Aim of the exercise
Quote the entries that follow exactly, leaving none out.
[start Record list]
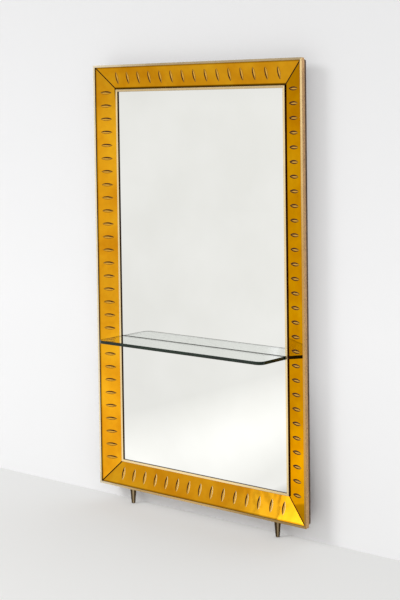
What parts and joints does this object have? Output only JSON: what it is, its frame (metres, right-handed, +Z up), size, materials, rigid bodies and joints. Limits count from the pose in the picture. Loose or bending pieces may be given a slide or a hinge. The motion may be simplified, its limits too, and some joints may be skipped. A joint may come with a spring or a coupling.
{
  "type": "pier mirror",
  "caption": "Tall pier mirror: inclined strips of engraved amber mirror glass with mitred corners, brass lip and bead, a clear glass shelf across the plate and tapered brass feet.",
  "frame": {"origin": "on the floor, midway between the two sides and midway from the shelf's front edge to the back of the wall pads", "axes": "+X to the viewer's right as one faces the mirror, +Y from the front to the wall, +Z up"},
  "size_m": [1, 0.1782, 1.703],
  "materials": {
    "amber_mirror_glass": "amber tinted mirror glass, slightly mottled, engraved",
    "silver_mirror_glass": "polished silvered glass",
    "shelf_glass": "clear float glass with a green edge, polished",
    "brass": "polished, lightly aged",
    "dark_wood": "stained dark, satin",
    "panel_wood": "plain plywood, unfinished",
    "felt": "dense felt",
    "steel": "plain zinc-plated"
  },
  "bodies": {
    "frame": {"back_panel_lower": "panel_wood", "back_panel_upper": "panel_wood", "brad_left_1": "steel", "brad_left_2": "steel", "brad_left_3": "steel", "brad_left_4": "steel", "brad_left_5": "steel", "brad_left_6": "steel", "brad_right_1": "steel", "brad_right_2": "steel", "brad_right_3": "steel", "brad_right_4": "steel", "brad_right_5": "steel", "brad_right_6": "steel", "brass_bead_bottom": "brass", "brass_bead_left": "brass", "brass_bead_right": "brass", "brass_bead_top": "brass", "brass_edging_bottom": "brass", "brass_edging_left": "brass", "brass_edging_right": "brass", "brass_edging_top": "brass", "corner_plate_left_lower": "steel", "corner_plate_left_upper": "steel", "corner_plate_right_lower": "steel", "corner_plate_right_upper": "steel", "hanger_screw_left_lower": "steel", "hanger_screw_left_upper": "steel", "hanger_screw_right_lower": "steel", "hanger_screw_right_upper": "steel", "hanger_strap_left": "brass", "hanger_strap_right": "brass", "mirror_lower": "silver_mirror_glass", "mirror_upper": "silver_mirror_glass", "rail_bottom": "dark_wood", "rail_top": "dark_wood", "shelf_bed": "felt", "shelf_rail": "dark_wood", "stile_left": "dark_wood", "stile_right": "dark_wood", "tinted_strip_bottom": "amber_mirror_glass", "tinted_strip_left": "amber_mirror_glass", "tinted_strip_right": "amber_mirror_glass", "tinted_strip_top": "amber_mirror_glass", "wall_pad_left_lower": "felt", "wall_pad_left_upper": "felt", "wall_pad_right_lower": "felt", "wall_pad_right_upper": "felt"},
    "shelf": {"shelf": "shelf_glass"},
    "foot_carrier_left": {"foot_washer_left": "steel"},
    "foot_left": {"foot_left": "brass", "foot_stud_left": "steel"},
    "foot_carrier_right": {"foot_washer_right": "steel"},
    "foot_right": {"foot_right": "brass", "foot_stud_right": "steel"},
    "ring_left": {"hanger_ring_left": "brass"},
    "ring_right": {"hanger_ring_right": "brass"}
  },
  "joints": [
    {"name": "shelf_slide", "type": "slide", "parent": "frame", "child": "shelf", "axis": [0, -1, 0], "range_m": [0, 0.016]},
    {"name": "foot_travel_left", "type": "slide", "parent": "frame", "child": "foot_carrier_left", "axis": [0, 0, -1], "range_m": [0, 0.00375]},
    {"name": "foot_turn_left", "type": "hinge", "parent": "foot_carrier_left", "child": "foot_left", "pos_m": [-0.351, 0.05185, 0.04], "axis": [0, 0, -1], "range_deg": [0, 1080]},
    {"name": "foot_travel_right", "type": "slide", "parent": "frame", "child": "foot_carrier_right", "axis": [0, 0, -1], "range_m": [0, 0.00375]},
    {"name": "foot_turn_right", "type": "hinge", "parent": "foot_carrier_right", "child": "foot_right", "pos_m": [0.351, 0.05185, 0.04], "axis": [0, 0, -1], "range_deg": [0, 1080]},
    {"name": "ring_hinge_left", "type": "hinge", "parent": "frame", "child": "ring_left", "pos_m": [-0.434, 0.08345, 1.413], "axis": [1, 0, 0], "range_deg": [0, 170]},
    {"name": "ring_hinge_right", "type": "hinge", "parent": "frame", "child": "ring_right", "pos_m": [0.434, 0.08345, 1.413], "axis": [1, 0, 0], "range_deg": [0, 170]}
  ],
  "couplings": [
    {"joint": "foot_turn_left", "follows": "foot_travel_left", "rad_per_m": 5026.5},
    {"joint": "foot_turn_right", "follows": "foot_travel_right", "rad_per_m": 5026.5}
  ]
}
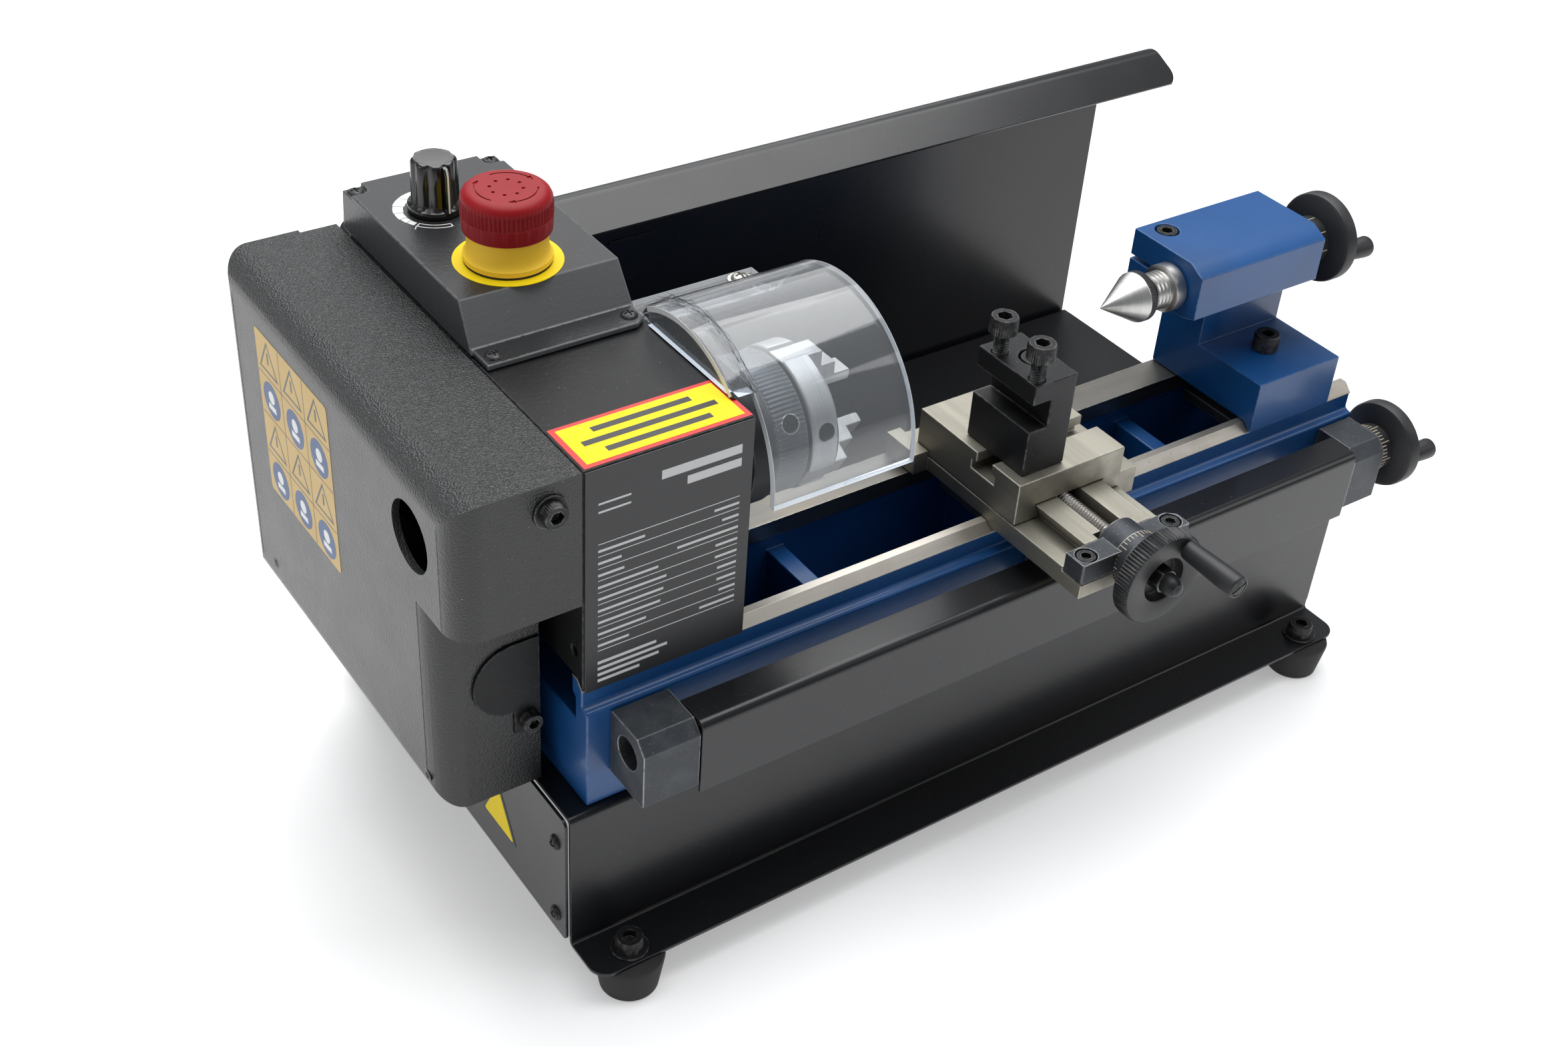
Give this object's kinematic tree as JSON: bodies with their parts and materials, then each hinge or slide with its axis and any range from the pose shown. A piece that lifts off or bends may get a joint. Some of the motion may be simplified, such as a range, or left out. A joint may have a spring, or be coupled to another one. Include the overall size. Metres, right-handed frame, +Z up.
[end Record list]
Exercise solution
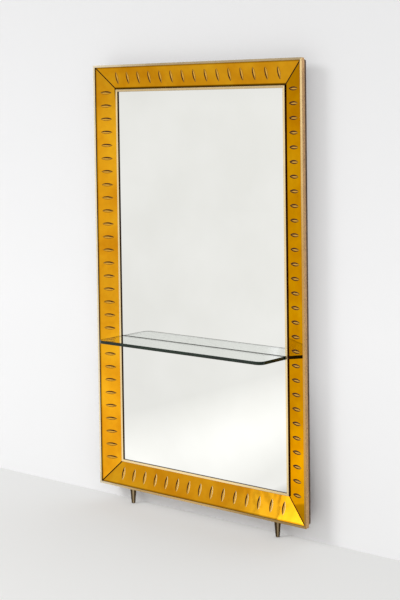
What parts and joints does this object have? Output only JSON: what it is, its frame (metres, right-handed, +Z up), size, materials, rigid bodies and joints. Limits count from the pose in the picture. Loose or bending pieces may be given a slide or a hinge. The motion may be simplified, its limits too, and some joints may be skipped. A joint may come with a spring or a coupling.
{
  "type": "pier mirror",
  "caption": "Tall pier mirror: inclined strips of engraved amber mirror glass with mitred corners, brass lip and bead, a clear glass shelf across the plate and tapered brass feet.",
  "frame": {"origin": "on the floor, midway between the two sides and midway from the shelf's front edge to the back of the wall pads", "axes": "+X to the viewer's right as one faces the mirror, +Y from the front to the wall, +Z up"},
  "size_m": [1, 0.1782, 1.703],
  "materials": {
    "amber_mirror_glass": "amber tinted mirror glass, slightly mottled, engraved",
    "silver_mirror_glass": "polished silvered glass",
    "shelf_glass": "clear float glass with a green edge, polished",
    "brass": "polished, lightly aged",
    "dark_wood": "stained dark, satin",
    "panel_wood": "plain plywood, unfinished",
    "felt": "dense felt",
    "steel": "plain zinc-plated"
  },
  "bodies": {
    "frame": {"back_panel_lower": "panel_wood", "back_panel_upper": "panel_wood", "brad_left_1": "steel", "brad_left_2": "steel", "brad_left_3": "steel", "brad_left_4": "steel", "brad_left_5": "steel", "brad_left_6": "steel", "brad_right_1": "steel", "brad_right_2": "steel", "brad_right_3": "steel", "brad_right_4": "steel", "brad_right_5": "steel", "brad_right_6": "steel", "brass_bead_bottom": "brass", "brass_bead_left": "brass", "brass_bead_right": "brass", "brass_bead_top": "brass", "brass_edging_bottom": "brass", "brass_edging_left": "brass", "brass_edging_right": "brass", "brass_edging_top": "brass", "corner_plate_left_lower": "steel", "corner_plate_left_upper": "steel", "corner_plate_right_lower": "steel", "corner_plate_right_upper": "steel", "hanger_screw_left_lower": "steel", "hanger_screw_left_upper": "steel", "hanger_screw_right_lower": "steel", "hanger_screw_right_upper": "steel", "hanger_strap_left": "brass", "hanger_strap_right": "brass", "mirror_lower": "silver_mirror_glass", "mirror_upper": "silver_mirror_glass", "rail_bottom": "dark_wood", "rail_top": "dark_wood", "shelf_bed": "felt", "shelf_rail": "dark_wood", "stile_left": "dark_wood", "stile_right": "dark_wood", "tinted_strip_bottom": "amber_mirror_glass", "tinted_strip_left": "amber_mirror_glass", "tinted_strip_right": "amber_mirror_glass", "tinted_strip_top": "amber_mirror_glass", "wall_pad_left_lower": "felt", "wall_pad_left_upper": "felt", "wall_pad_right_lower": "felt", "wall_pad_right_upper": "felt"},
    "shelf": {"shelf": "shelf_glass"},
    "foot_carrier_left": {"foot_washer_left": "steel"},
    "foot_left": {"foot_left": "brass", "foot_stud_left": "steel"},
    "foot_carrier_right": {"foot_washer_right": "steel"},
    "foot_right": {"foot_right": "brass", "foot_stud_right": "steel"},
    "ring_left": {"hanger_ring_left": "brass"},
    "ring_right": {"hanger_ring_right": "brass"}
  },
  "joints": [
    {"name": "shelf_slide", "type": "slide", "parent": "frame", "child": "shelf", "axis": [0, -1, 0], "range_m": [0, 0.016]},
    {"name": "foot_travel_left", "type": "slide", "parent": "frame", "child": "foot_carrier_left", "axis": [0, 0, -1], "range_m": [0, 0.00375]},
    {"name": "foot_turn_left", "type": "hinge", "parent": "foot_carrier_left", "child": "foot_left", "pos_m": [-0.351, 0.05185, 0.04], "axis": [0, 0, -1], "range_deg": [0, 1080]},
    {"name": "foot_travel_right", "type": "slide", "parent": "frame", "child": "foot_carrier_right", "axis": [0, 0, -1], "range_m": [0, 0.00375]},
    {"name": "foot_turn_right", "type": "hinge", "parent": "foot_carrier_right", "child": "foot_right", "pos_m": [0.351, 0.05185, 0.04], "axis": [0, 0, -1], "range_deg": [0, 1080]},
    {"name": "ring_hinge_left", "type": "hinge", "parent": "frame", "child": "ring_left", "pos_m": [-0.434, 0.08345, 1.413], "axis": [1, 0, 0], "range_deg": [0, 170]},
    {"name": "ring_hinge_right", "type": "hinge", "parent": "frame", "child": "ring_right", "pos_m": [0.434, 0.08345, 1.413], "axis": [1, 0, 0], "range_deg": [0, 170]}
  ],
  "couplings": [
    {"joint": "foot_turn_left", "follows": "foot_travel_left", "rad_per_m": 5026.5},
    {"joint": "foot_turn_right", "follows": "foot_travel_right", "rad_per_m": 5026.5}
  ]
}
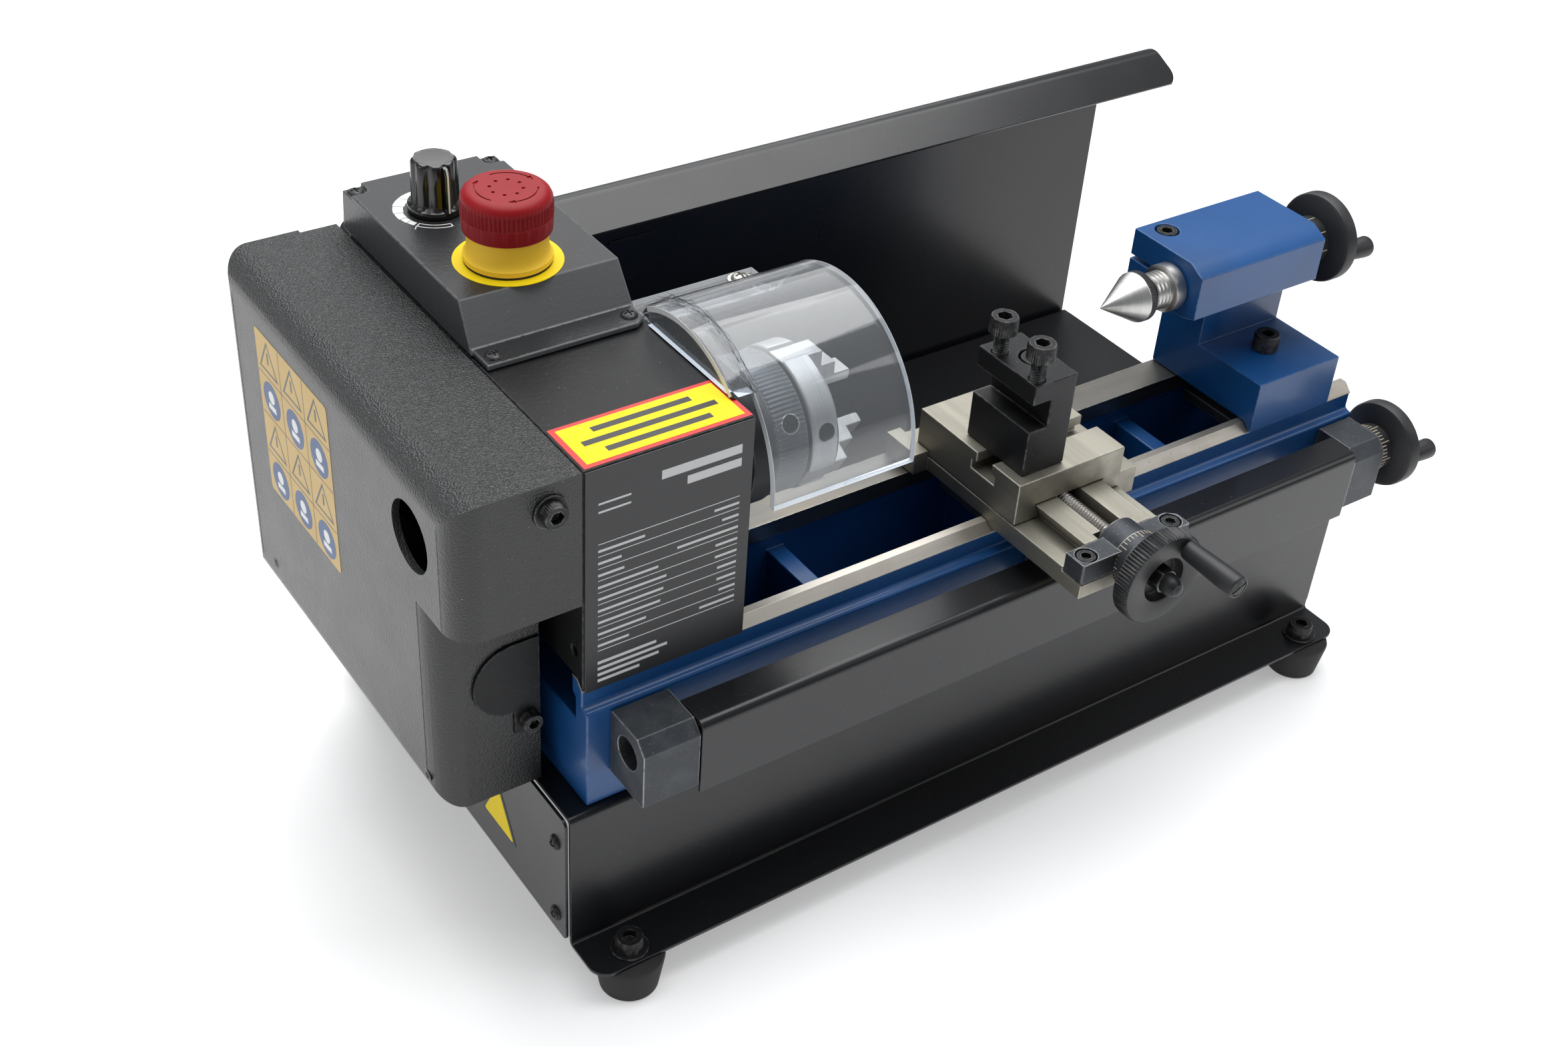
Give this object's kinematic tree as JSON: bodies with their parts and materials, then each hinge or slide with its axis and any range from the pose shown. A piece that lifts off or bends may get a joint. Some of the motion may be simplified, such as a range, or left out. A joint may have a spring, or be coupled to another one. Include the overall size. Metres, right-handed frame, +Z up.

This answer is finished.